EXHIBIT #3: HOLDINGS IN APAC FX AND EM APAC EQUITIES
Source: BNY
Our take
If markets are concerned about excessive total return exposures to Europe and are starting to hedge out their currency risk, the opposite is happening in APAC. Holdings have surged above the 1-year average in EM APAC equities, representing a gain of over 15% (comprised of changes in levels and flow) since the end of April. During the initial improvement phase in May, we noted that there was a notable period of hedging interest through the end of May – actively encouraged by the region’s central banks, which feared export losses on real money portfolios which are traditionally overweight U.S. assets.
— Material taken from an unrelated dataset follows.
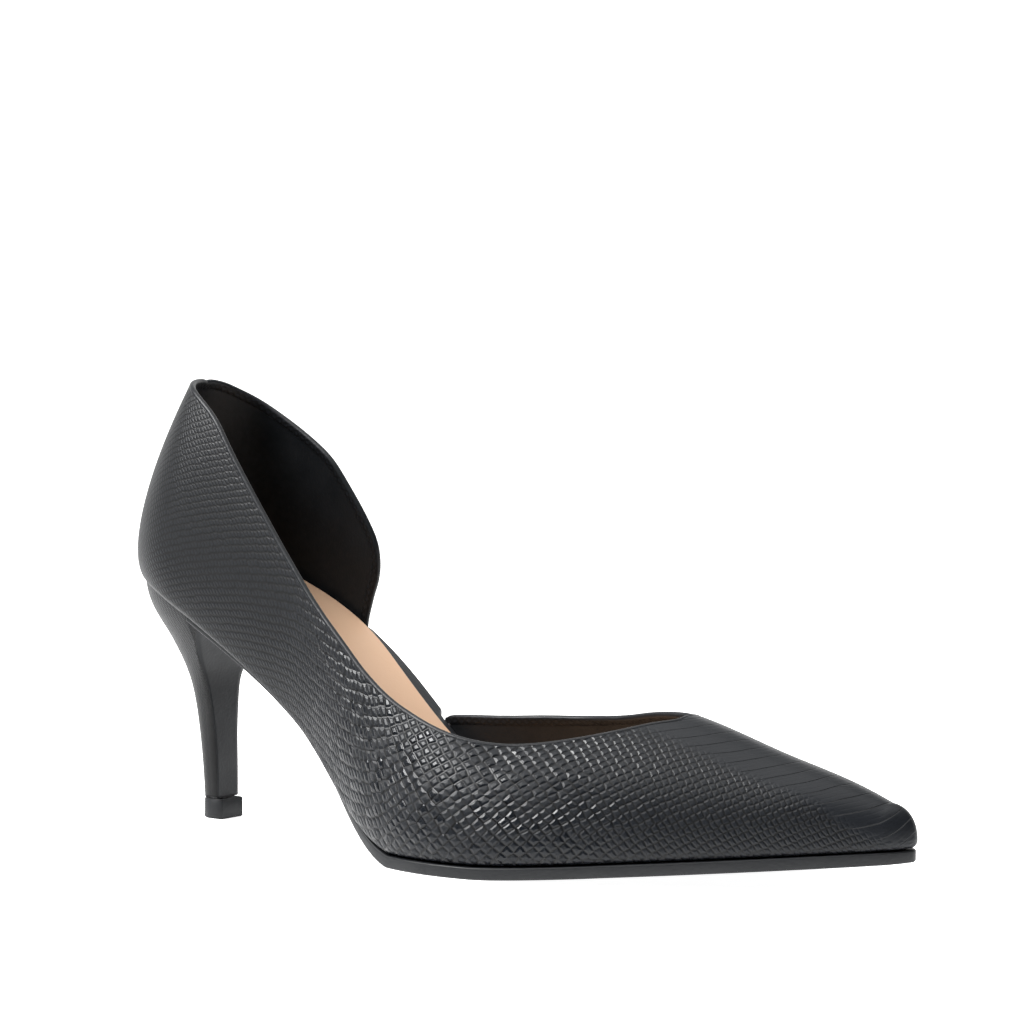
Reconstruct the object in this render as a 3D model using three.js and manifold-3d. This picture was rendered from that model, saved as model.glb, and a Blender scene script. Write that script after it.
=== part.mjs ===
// A right-foot court shoe with a pointed toe and a slim high heel. Its inner side is cut away between
// the counter and the vamp, down to the insole. Pieces: upper, insole board, sock, outsole, heel and
// top piece. Millimetres, +Z up, +X towards the toe, +Y towards the inner side of the foot. The origin
// is on the floor, under the middle of the top piece.
import * as THREE from "three";
import { mergeVertices } from "three/addons/utils/BufferGeometryUtils.js";
import Module from "manifold-3d";

const wasm = await Module();
wasm.setup();

// Driving sizes.
const shoeLength = 246; // back of the seat to the toe tip, along the floor
const backOverhang = 23.7; // back of the seat behind the middle of the top piece
const ballWidth = 80; // the half widths in the table are shares of this
const seatHeight = 73; // feather edge at the back of the seat, above the floor
const counterHeight = 60; // from the feather edge to the top of the back
const instepHeight = 41; // from the feather edge to the ridge at the throat
const toeSpring = 8; // feather edge at the toe tip above the tread
const archRise = 9; // inner feather edge above the outer one, at the waist
const toeSwing = 6.6; // toe tip towards the inner side
const heelRadius = 28; // length of the round end of the outline at the seat
const toeRadius = 7; // and at the toe
const upperWall = 1.6; // leather and lining together
const lastingMargin = 11; // turned under the insole board
const boardThickness = 2.2;
const sockThickness = 1;
const treadThickness = 3.2; // outsole under the ball
const waistThickness = 1.8; // outsole under the arch
const seam = 0.3; // between pieces that meet
const sockReveal = 4; // board that shows beside the sock, at its widest
const soleInset = 3.5; // outsole inside the feather edge, at the waist
const edgeRun = 0.2; // length over which the board's edge steps out at the cut-away side
const topPieceLength = 9.3;
const topPieceWidth = 9.7;
const topPieceHeight = 6;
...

The Hong Kong Monetary Authority’s push of USDHKD toward the top of the trading band even as the initial public offerings pipeline in the market accelerates is a clear sign of unease with equity flow trends. However, markets are not taking this policy view to heart as the past two weeks have seen a sharp reduction in underheld positions in APAC FX even as equity exposures are rising. This indicates that asset allocators see value in owning APAC FX outright.
Forward look
From a valuations perspective, we agree with the view that APAC FX needs to appreciate. This remains a part of the natural rebalancing process of economies: if it has happened in Europe for much of H1 with much success, there is no reason for APAC central banks to show excessive concern. Allowing a period of FX strength may even help in trade negotiations with the U.S., even though many officials in the region have explicitly stated that a stronger currency is not a U.S. demand. We remain cautiously optimistic on APACF FX for now but acknowledge that if there is to be a true emulation of European re-rating, fiscal injection is needed. Germany approved a major fiscal package without any domestic political incident this month, and Japan is expected to move on spending ahead of upcoming lower-house elections. Beijing’s intentions remain the biggest source of uncertainty as despite the rhetoric on household support, we have seen very little realization and the burden on monetary stimulus remains excessive.